I'm curious how the embedded energy is allocated over the life of a well.It would make sense to depreciate this cost fairly quickly, just as a capital asset is depreciated for tax purposes. That might increase the EROI somewhat for an older well in the stripper phase. On the other hand, Rembrandt indicates that drilling increases as a field ages, which would counteract that effect.

sf - That was my challenge to our smarter TODsters. We can calculate the NPV (Net Present Value) of the revenue generated by a well. Just take the projected cash flow, apply a discount rate of your choice and click the mouse. This allows a heads up comparision between differnt drilling projects and allows a rate of return computation. If someone can come up with a valid NPE (Net Present Energy) metric then you'll have a method to compare solar to wind to drilling to etc.

Considering how irrelevant EROEI is to human behavior in regards to oil and gas drilling, I am surprised that calculating it has any value at all.

Using the researchers' estimates of an ERoEI of 20:1 and 4.01 MJ/$ gives an extraction cost of $77.61 per barrel. If in place of the above, we use a world 2010 ERoEI of 9.75:1 and 7.33MJ/$ (taken from the World Bank and the EIA data-sets) we get extraction costs of $86.82 per barrel.

Given the age of the Norwegian fields and the fact that it appears that Brent will be stuck north of $100/barrel forever, one would be inclined to go with the second estimate of a lower ERoEI of 9.75:1 and the greater BTU/GDP number.

If however, the Norwegian fields have an ERoEI of 20:1 - they own a cash cow that grazes on the floor of the Baltic Sea!

"This analysis technique has worked with a 0.96 correlation coefficient from 1960 to 2009"

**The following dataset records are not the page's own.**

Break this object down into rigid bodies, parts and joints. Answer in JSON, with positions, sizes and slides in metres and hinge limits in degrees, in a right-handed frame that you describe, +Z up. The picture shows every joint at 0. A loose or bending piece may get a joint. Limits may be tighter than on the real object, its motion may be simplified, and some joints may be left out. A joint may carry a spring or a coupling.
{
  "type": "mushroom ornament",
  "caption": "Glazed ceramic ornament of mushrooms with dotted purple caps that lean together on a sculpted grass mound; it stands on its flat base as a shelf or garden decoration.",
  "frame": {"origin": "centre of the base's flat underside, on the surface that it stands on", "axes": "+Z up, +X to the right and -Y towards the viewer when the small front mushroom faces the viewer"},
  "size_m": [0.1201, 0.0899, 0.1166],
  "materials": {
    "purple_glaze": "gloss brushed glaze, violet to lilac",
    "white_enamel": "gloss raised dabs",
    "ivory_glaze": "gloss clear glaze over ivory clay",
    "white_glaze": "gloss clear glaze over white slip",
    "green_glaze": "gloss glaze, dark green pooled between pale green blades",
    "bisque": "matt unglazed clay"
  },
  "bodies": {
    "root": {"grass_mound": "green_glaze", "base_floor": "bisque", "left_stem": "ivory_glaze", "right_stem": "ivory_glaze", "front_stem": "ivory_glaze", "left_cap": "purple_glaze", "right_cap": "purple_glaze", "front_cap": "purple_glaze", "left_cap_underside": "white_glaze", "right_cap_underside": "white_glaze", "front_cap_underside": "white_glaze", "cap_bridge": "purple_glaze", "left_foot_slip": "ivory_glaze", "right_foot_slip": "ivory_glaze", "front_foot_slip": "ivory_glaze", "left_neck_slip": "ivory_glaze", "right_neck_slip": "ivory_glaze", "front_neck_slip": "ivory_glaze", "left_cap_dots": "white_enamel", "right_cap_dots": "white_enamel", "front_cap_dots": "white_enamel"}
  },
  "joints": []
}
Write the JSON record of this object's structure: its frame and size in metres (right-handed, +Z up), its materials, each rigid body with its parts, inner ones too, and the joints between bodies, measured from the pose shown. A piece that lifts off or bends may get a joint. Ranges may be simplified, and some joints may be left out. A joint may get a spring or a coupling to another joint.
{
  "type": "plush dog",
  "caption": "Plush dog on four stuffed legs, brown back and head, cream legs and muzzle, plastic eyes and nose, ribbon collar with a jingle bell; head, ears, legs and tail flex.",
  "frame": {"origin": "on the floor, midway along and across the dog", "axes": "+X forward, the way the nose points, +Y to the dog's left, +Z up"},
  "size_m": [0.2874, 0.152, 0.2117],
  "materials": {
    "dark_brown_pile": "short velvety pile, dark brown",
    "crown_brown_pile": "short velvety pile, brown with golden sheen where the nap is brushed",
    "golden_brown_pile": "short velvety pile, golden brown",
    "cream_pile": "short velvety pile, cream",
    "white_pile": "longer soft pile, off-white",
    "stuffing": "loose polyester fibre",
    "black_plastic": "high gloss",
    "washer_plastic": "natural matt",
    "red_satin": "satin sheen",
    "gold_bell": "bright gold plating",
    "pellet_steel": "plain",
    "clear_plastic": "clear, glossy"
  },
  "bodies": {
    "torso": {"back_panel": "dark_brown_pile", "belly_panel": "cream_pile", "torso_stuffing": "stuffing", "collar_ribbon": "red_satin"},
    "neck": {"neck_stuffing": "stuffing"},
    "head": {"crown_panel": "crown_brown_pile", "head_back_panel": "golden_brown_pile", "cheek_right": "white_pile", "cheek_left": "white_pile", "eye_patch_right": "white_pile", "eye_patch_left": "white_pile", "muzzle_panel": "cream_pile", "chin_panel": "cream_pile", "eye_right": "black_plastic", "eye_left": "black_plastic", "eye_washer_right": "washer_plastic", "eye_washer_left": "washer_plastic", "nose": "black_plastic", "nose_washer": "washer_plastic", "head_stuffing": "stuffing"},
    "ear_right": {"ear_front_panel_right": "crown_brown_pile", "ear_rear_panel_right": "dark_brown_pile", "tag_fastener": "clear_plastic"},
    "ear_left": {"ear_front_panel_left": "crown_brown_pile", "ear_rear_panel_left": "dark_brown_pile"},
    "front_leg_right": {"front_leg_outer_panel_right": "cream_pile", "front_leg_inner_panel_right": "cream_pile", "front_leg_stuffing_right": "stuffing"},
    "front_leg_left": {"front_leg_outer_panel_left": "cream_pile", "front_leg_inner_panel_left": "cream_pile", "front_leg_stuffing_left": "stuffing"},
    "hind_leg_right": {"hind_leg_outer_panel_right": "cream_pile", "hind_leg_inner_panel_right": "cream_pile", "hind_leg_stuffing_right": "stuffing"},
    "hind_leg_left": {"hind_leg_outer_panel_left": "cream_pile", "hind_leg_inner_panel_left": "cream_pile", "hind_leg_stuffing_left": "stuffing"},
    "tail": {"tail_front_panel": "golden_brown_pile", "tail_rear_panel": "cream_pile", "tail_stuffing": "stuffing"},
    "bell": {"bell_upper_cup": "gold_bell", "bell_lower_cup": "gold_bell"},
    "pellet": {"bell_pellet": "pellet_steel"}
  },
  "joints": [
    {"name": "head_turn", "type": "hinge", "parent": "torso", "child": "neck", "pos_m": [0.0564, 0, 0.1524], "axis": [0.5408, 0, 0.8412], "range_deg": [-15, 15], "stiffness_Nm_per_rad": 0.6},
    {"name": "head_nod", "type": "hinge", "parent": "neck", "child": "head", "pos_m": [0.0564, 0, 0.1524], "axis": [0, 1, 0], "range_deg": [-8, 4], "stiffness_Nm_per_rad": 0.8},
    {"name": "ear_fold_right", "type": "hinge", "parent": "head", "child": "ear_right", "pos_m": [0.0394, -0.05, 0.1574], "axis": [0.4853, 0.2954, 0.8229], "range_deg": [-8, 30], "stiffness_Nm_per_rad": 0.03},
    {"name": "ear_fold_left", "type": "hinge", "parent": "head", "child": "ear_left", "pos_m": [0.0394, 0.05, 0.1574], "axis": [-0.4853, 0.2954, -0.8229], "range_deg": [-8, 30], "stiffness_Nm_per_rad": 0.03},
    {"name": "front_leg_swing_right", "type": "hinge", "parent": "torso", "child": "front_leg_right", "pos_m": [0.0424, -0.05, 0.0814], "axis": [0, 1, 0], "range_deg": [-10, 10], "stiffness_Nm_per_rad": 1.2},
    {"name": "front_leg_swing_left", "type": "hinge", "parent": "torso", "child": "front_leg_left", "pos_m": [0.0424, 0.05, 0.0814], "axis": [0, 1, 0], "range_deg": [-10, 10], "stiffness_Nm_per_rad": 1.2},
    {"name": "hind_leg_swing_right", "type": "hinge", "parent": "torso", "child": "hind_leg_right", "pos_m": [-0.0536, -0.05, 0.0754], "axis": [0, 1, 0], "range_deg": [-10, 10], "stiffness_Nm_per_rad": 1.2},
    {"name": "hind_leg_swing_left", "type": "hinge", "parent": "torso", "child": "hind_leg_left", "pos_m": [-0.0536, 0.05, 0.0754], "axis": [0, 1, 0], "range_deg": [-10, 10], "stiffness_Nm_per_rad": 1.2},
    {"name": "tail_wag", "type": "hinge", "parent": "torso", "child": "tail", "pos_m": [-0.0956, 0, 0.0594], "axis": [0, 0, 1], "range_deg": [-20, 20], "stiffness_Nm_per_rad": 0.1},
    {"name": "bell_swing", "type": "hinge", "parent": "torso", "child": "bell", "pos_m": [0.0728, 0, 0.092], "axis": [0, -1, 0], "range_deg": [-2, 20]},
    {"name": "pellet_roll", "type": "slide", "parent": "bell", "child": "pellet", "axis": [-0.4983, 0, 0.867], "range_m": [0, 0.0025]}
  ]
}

Hi shortonoil, I think your moniker should include that price at which you shorted. I would be very impressed if you shorted at $120. Less so if you shorted at $80 :)

Unfortunately the present instability in world markets is keeping us out of most investments; "Discretion (truly) is the better part of valor"! However (if they don't get themselves nationalized) the future of oil company stocks over the next decade looks to be almost beyond belief.